Sistemin sahipleri de anlamıyor ve soruyorlar:

“Yahu siz kimden yanasınız? Sizin taklitçiniz ve çömeziniz olan bizlerden mi, yoksa Müslümanlardan mı yanasımız? Bu ülkede İslam’a ait ne varsa silinip süpürülmesini siz istediniz, biz de yaptık. Şimdi bu arkadan vuruş niye?”

Bize göre “niyesi”, kaba görüntünün Batının imajını bozuyor olmasıdır, o kadar. Yoksa Batıdan Müslümanlara merhamet beklenmez.

Her ne ise, “bu memlekette demokrasi ve laiklik var, özgürlük var” gibi yalan balonlarını söndürmek için Merhum Ercüment Özkan bir İslam partisi kurmaya karar vermiş. Her işini hazırlamış. Bir televizyonda bunu kendisinden duyduk. Ama yapılan istişareler sonucunda arkadaşlarının karşı çıkması üzerine iş İçişleri Bakanlığına müracaat etmeden bitmiştir.

Evet, Türkiye’de bir İslam Partisi kurulamaz. Dolayısıyla bu şartlarda İslam Hukukunu hiçbir parti teklif bile edemez. Bize göre acıdır, belki kimilerine göre tatlıdır, adamına göre değişir, ancak işin gerçeği maalesef budur.

Bu yüzden diyoruz ki; kim olura olsun, birisi kalkar bir parti kurar da “biz bu partiyle iktidar olursak İslam’ı getireceğiz” derse bu yalandır.
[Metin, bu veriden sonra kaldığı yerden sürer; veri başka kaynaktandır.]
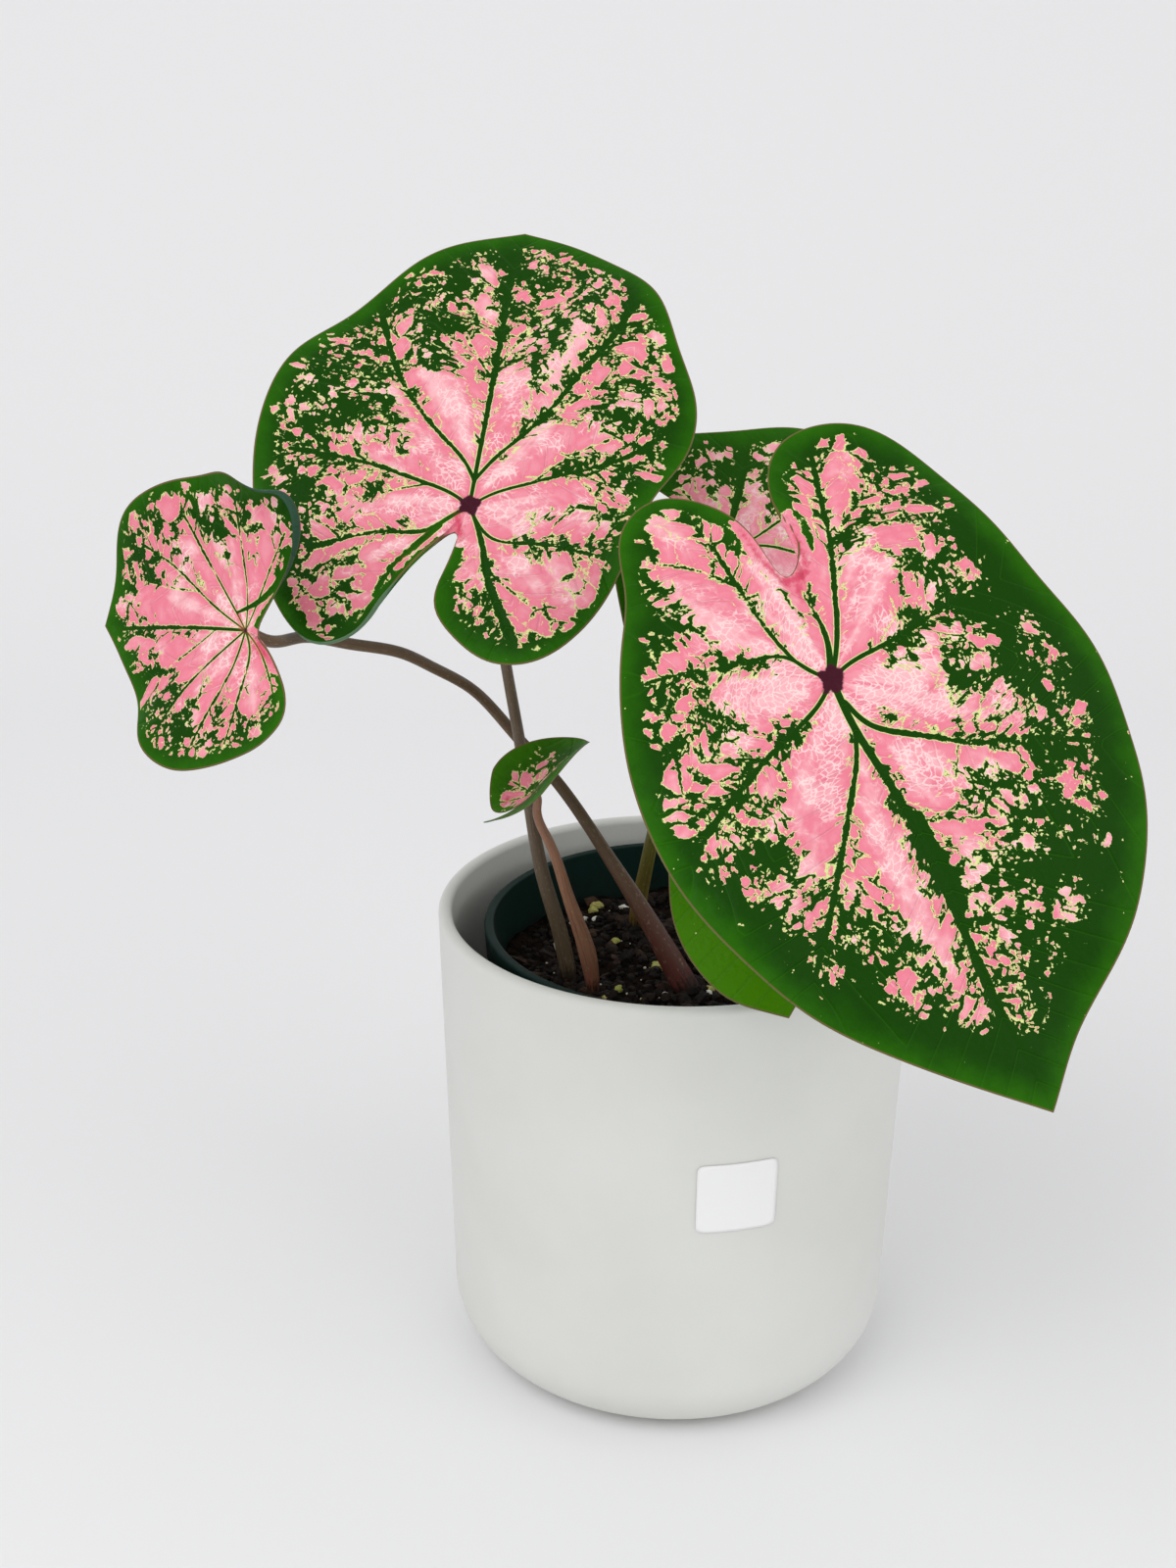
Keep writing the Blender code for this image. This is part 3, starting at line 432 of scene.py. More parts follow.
def arc(s, k):
    """Length s laid along an arc of curvature k: how far along it ends, how high, and its angle."""
    a = k * s
    return s * np.sinc(a / np.pi), s * (a / 2) * np.sinc(a / 2 / np.pi)**2, a


def turn_of(points):
    """Angle of flat points from the tip, positive to the right."""
    return np.degrees(np.arctan2(points[..., 0], points[..., 1]))


def rim_of(leaf):
    """The blade's flat outline as closely spaced points, each with its share of the rim's length."""
    turn, reach = np.array(leaf["outline"], float).T
    corners = np.stack([reach * np.sin(np.radians(turn)), reach * np.cos(np.radians(turn))], -1)
    rim = spline(np.vstack([corners, corners[:1]]), np.linspace(0, 1, RIM_POINTS))
    run = np.concatenate([[0.0], np.cumsum(np.hypot(*np.diff(rim, axis=0).T))])
    return rim, run / run[-1]


def share_at(rim, run, turn):
    """Share of the rim's length at which it passes an angle from the tip."""
    return run[np.argmin(np.abs((turn_of(rim) - turn + 180) % 360 - 180))]


def spokes_of(leaf, rim, run):
    """Where each spoke meets the rim, and the angle at which it leaves the joint.

    A spoke lies on every vein.  Those between crowd towards the veins, as a half cosine does.
    """
    notch = share_at(rim, run, leaf["notch"])
    tip = [end for end, _ in leaf["veins"]].index(None)
    ends = [notch - 1.0]
    starts = [leaf["notch"] if leaf["notch"] < 0 else leaf["notch"] - 360]
    for i, (end, start) in enumerate(leaf["veins"]):
        ends.append(0.0 if end is None else share_at(rim, run, end) - (i < tip))
        starts.append(start)
    ends.append(notch)
    starts.append(starts[0] + 360)
    at, leave = [], []
    for k in range(len(ends) - 1):
        number = 2 * max(4, round(leaf["spokes"] * (ends[k + 1] - ends[k]) / 2))
        part = (1 - np.cos(np.pi * np.arange(number) / number)) / 2
        at.append(ends[k] + part * (ends[k + 1] - ends[k]))
        leave.append(starts[k] + part * (starts[k + 1] - starts[k]))
    return np.concatenate(at), np.radians(np.concatenate(leave))


def bezier(share, knee, end):
    """Quadratic Bezier curve from the joint by way of a knee to an end, at shares of its run."""
    share = share[..., None]
    return 2 * share * (1 - share) * knee + share**2 * end


def flat_blade(leaf, shares):
    """Points of the flat blade by row and spoke, the same curled, their heights, and the reaches.

    A spoke is a quadratic Bezier curve from the joint, along its leaving angle to its knee, and on
    to the rim.  A wave is a sine round the rim that dies away with the cube of the share of the
    reach.  A curl wraps the outer few millimetres of the spokes onto an arc.
    """
    rim, run = rim_of(leaf)
    at, leave = spokes_of(leaf, rim, run)
    end = np.stack([np.interp(at % 1.0, run, rim[:, i]) for i in range(2)], -1)
    reach = np.hypot(*end.T)
    knee = KNEE * reach[:, None] * np.stack([np.sin(leave), np.cos(leave)], -1)
    share = np.repeat(shares[:, None], len(at), axis=1)
    flat = bezier(share, knee, end)
    height = np.zeros_like(share)
    for size, number, phase in leaf.get("waves", []):
        height += size * share**3 * np.sin(2 * np.pi * number * at + np.radians(phase))
    for middle, half, depth, roll in leaf.get("curls", []):
        away = np.abs((at - share_at(rim, run, middle) + 0.5) % 1 - 0.5) / half
        strength = np.cos(np.clip(away, 0, 1) * np.pi / 2)**2
        over = np.clip(depth - (1 - share) * reach, 0, None)
        along, up, _ = arc(over, np.radians(roll) * strength / depth)
        share = share + (along - over) / reach
        height += up
    return flat, bezier(share, knee, end), height, reach


def directions(leaf):
    """Unit vectors of the blade at its joint: to its right, along its midrib, and off its face."""
    heading, dip, roll = np.radians([leaf["heading"], leaf["dip"], leaf["roll"]])
    midrib = np.array([np.sin(heading) * np.cos(dip), np.cos(heading) * np.cos(dip), -np.sin(dip)])
    level = np.array([np.cos(heading), -np.sin(heading), 0.0])
    side = np.cos(roll) * level - np.sin(roll) * np.cross(level, midrib)
    return np.stack([side, midrib, np.cross(side, midrib)])


def place_blade(leaf, flat, height):
    """Bend the flat blade about and along its midrib and stand it at its joint."""
    u, v = flat[..., 0], flat[..., 1]
    height = height + np.tan(np.radians(leaf["vee"])) * (np.sqrt(u * u + FOLD_ROUND**2) - FOLD_ROUND)
    across = -np.radians(np.where(u > 0, leaf["right"], leaf["left"])) / BEND_RUN
    along = -np.radians(np.where(v > 0, leaf["tip"], leaf["back"])) / BEND_RUN
    side, rise, _ = arc(u, across)
    height = height + rise
    ahead, rise, a = arc(v, along)
    bent = np.stack([side, ahead - height * np.sin(a), rise + height * np.cos(a)], -1)
    return bent @ directions(leaf) + np.array(leaf["joint"])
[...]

Yok, “biz var gücümüzle bu uğurda çalışacak, yasakları kaldırmaya çabalayacağız. Toplumun bu istikamette değişim ve dönüşümüne katkı sunacağız” derse, tamamdır, buna inanır ve teşekkür eder, destek veririz.

Partinin Gücü

Partiler yurt çapında organize oldukları ve büyük bir birliği temsil ettikleri için elbette güçlüdürler. O yüzden bu sistemde partiler şunu yapabilirler:

Evrensel insan haklarını ülkeye getirir ve hukukun üstünlüğünü hayata geçirirler.

Bu arada insan hakları bazında herkese dinini diyanetini öğrenme ve yaşama imkânı verirler.

Bu herkese iyilik olduğu kadar bu sistemde yaşayan Müslümanlara da az bir fayda ve imkân değildir. Çünkü bu haklardan herkes gibi inananlar da faydalanır elbette.

Böylece dinlerini, diyanetlerini, emir, yasak ve mubahlardan oluşan mükellefiyetlerini, vazifelerini öğrenir, yaşamaya ve yaşatmaya çalışırlar. Bunun derneklerini, vakıflarını, STK’larını kurar, toplumu sevgiyle sımsıcak sarıp sarmalar, kuşatıp bürür ve barış içinde, asla cebir ve şiddete düşmeden, asla dayatmaya gitmeden toplumu müspet manada maneviyata dönüştürmeye çalışıp çabalarlar.

Dâhilde cihattan maksat da budur zaten.